Task goal: Return all lines in the material below that contain "axes".

☆ ☆ ☆ ☆ ☆

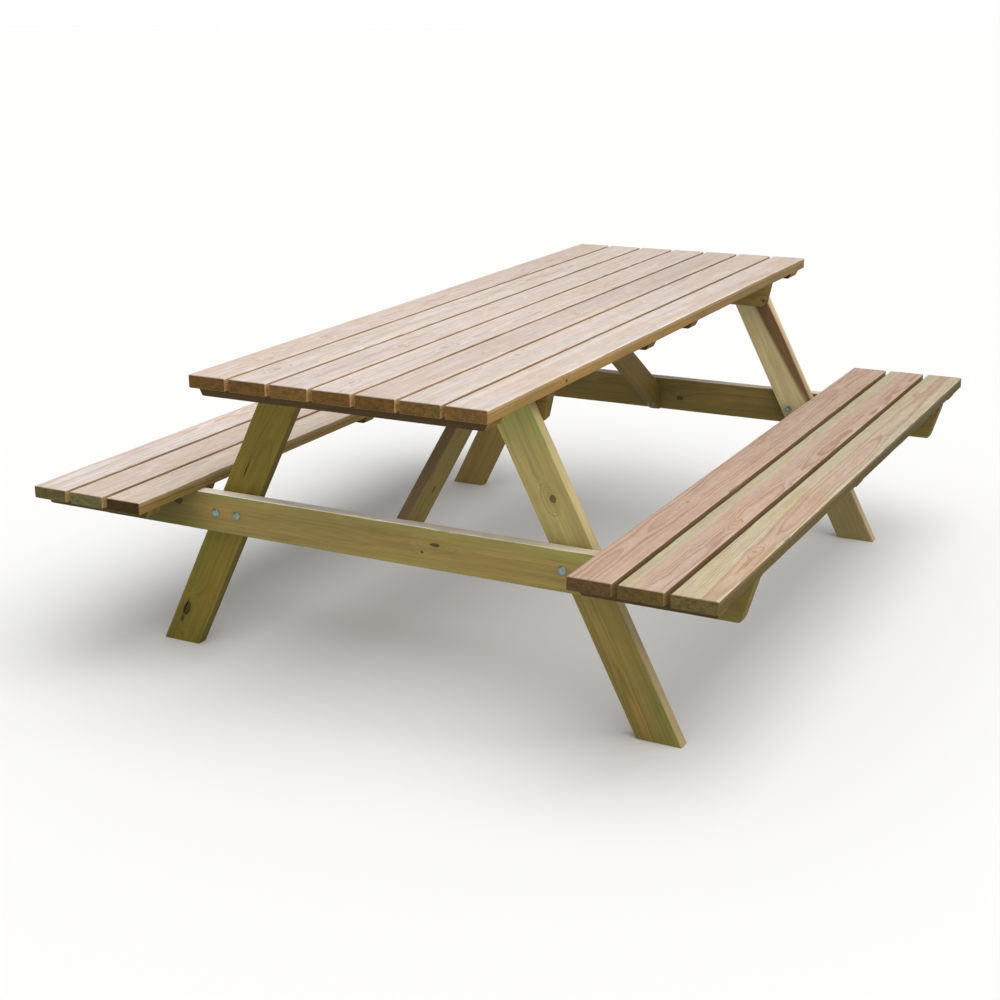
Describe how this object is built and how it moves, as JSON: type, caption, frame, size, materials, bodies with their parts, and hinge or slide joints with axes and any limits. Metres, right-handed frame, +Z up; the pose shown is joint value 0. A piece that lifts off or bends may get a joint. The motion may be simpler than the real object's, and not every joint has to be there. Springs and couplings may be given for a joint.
{
  "type": "picnic table",
  "caption": "Timber picnic table with a slatted top and two attached slatted bench seats on bolted A-frame legs with crossbeams and diagonal braces.",
  "frame": {"origin": "on the ground under the middle of the tabletop", "axes": "+X across the table towards the right-hand seat, +Y along the planks from the front end to the rear end, +Z up"},
  "size_m": [1.674, 2, 0.75],
  "materials": {
    "tabletop_timber": "planed pressure-treated pine, pale and sun-bleached",
    "seat_timber": "planed pressure-treated pine with pink heartwood and green sapwood streaks",
    "batten_timber": "planed pressure-treated pine, olive brown",
    "frame_timber": "planed pressure-treated pine, olive green",
    "screw_steel": "yellow zinc plated",
    "galvanised_steel": "dull hot-dip galvanised"
  },
  "bodies": {
    "root": {"tabletop_plank_1": "tabletop_timber", "tabletop_plank_2": "tabletop_timber", "tabletop_plank_3": "tabletop_timber", "tabletop_plank_4": "tabletop_timber", "tabletop_plank_5": "tabletop_timber", "tabletop_plank_6": "tabletop_timber", "tabletop_plank_7": "tabletop_timber", "left_seat_plank_inner": "seat_timber", "left_seat_plank_middle": "seat_timber", "left_seat_plank_outer": "seat_timber", "right_seat_plank_inner": "seat_timber", "right_seat_plank_middle": "seat_timber", "right_seat_plank_outer": "seat_timber", "tabletop_end_batten_front": "batten_timber", "tabletop_middle_batten_front": "batten_timber", "tabletop_middle_batten_rear": "batten_timber", "tabletop_end_batten_rear": "batten_timber", "left_seat_end_batten_front": "batten_timber", "left_seat_beam_batten_front": "batten_timber", "left_seat_middle_batten": "batten_timber", "left_seat_beam_batten_rear": "batten_timber", "left_seat_end_batten_rear": "batten_timber", "right_seat_end_batten_front": "batten_timber", "right_seat_beam_batten_front": "batten_timber", "right_seat_middle_batten": "batten_timber", "right_seat_beam_batten_rear": "batten_timber", "right_seat_end_batten_rear": "batten_timber", "crossbeam_front": "frame_timber", "crossbeam_rear": "frame_timber", "top_rail_front": "frame_timber", "top_rail_rear": "frame_timber", "left_leg_front": "frame_timber", "right_leg_front": "frame_timber", "left_leg_rear": "frame_timber", "right_leg_rear": "frame_timber", "diagonal_brace_front": "frame_timber", "diagonal_brace_rear": "frame_timber", "tabletop_batten_screws": "screw_steel", "seat_batten_screws": "screw_steel", "top_rail_screws": "screw_steel", "leg_head_screws": "screw_steel", "seat_to_crossbeam_screws": "screw_steel", "diagonal_brace_screws": "screw_steel", "carriage_bolts": "galvanised_steel", "carriage_bolt_washers": "galvanised_steel", "carriage_bolt_nuts": "galvanised_steel"}
  },
  "joints": []
}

☆ ☆ ☆ ☆ ☆

Response to the task:
Describe how this object is built and how it moves, as JSON: type, caption, frame, size, materials, bodies with their parts, and hinge or slide joints with axes and any limits. Metres, right-handed frame, +Z up; the pose shown is joint value 0. A piece that lifts off or bends may get a joint. The motion may be simpler than the real object's, and not every joint has to be there. Springs and couplings may be given for a joint.
  "frame": {"origin": "on the ground under the middle of the tabletop", "axes": "+X across the table towards the right-hand seat, +Y along the planks from the front end to the rear end, +Z up"},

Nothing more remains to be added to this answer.